2. Religious truth affects how we live our lives. Religion isn’t the only thing that does, but it is perhaps the primary category of such truths including political truth, ethical truth, truth about family values, etc.
For example: If you are a Jain nun you believe the world is such that violence to any living being, including microbes, results in the accrual of harmful karmic particles that attach to your soul. This means, among other precautionary measures, you are so cautious to not harm living beings that you wear a mask to prevent any tiny insects from being breathed in.
3. Religious truth affects our orientation to the spiritual dimension. Our religious beliefs may affect or cause us to be affected by the spiritual dimension. For example: a Taoist worshiping her ancestors does exactly the right things based on her religion to praise and honor them with the hope that she and her ancestors gain a pleasant afterlife. If the Buddhist is correct in her understanding of how the universe works, however, this Taoist may be gathering some very poor karma by her attachment to pleasure and her holding on to the idea that there is any other being distinct from herself. This will mean the Taoist receives an unfortunate reincarnation.

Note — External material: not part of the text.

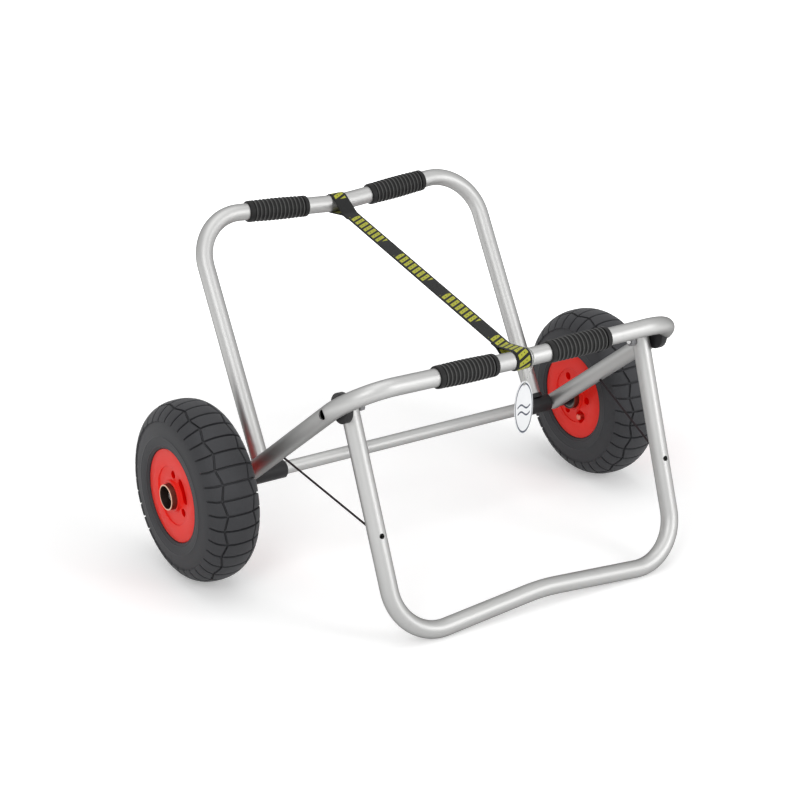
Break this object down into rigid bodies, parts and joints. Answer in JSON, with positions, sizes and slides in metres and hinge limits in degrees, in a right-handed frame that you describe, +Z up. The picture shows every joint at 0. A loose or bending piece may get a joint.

4. Religious truth is evangelical by nature. If you have an a belief that fits even just the first two points above, you will be motivated to share that belief with those it affects and encourage them to believe the same. Religious beliefs include the bonus impetus of the third point. When you know something worthwhile that will change peoples’ lives and their relationship with the spiritual real for the better, you will naturally want to share that knowledge with others. It is loving for one Jain nun to tell another that she ought to be more careful where she walks if she was seen stepping on some ants. It is loving for a Buddhist to gently show the Taoist how her aversion to suffering and her sense of distinct self is causing her to accrue karmic debt. Each of the three points above makes religious truth pregnant with conflict and divisiveness; this fourth point is where the danger of religious discovery is born. People don’t like being told they are wrong. They don’t like being told they need to change their life. They don’t like being told their relationship with the spiritual dimension is out of whack. But if those descriptions do in fact apply to a person, it is loving to humbly offer them your understanding. They might be wrong or you might be wrong, but those committed to religious truth find themselves here in point four because of the importance of the first three points.
When you’re on a journey like this one, you’re going to upset people. They will disagree with your beliefs or with your right to make exclusive claims about the nature of God. Your reputation will be in danger; people may think you’re nuts because of the things you believe. They make think you’re nuts because you care to find out about God at all. They may think you’re nuts because you think it’s possible to even know anything about God. Rest assured, the people and things that matter will still be there when you return from your journey. Like any goal worth having, discovering the truth about God is going to cost you something; you will have to risk things you hold dear for gain of better things. I hope you will find this goal worth giving yourself to and decide to join me on this hunt for eternal treasures.
Are there any other reasons why religion is so divisive? Share your insights!
[The quote from Gandalf that served some inspiration for this blog is from The Hobbit by J.R.R. Tolkein. Journeying with the characters in the Lord of the Rings series has been my go-to for mental rest after long days of journeying for religious truth. Join me on that journey too, if you like! You can treat yourself to a nice book set by following this link.]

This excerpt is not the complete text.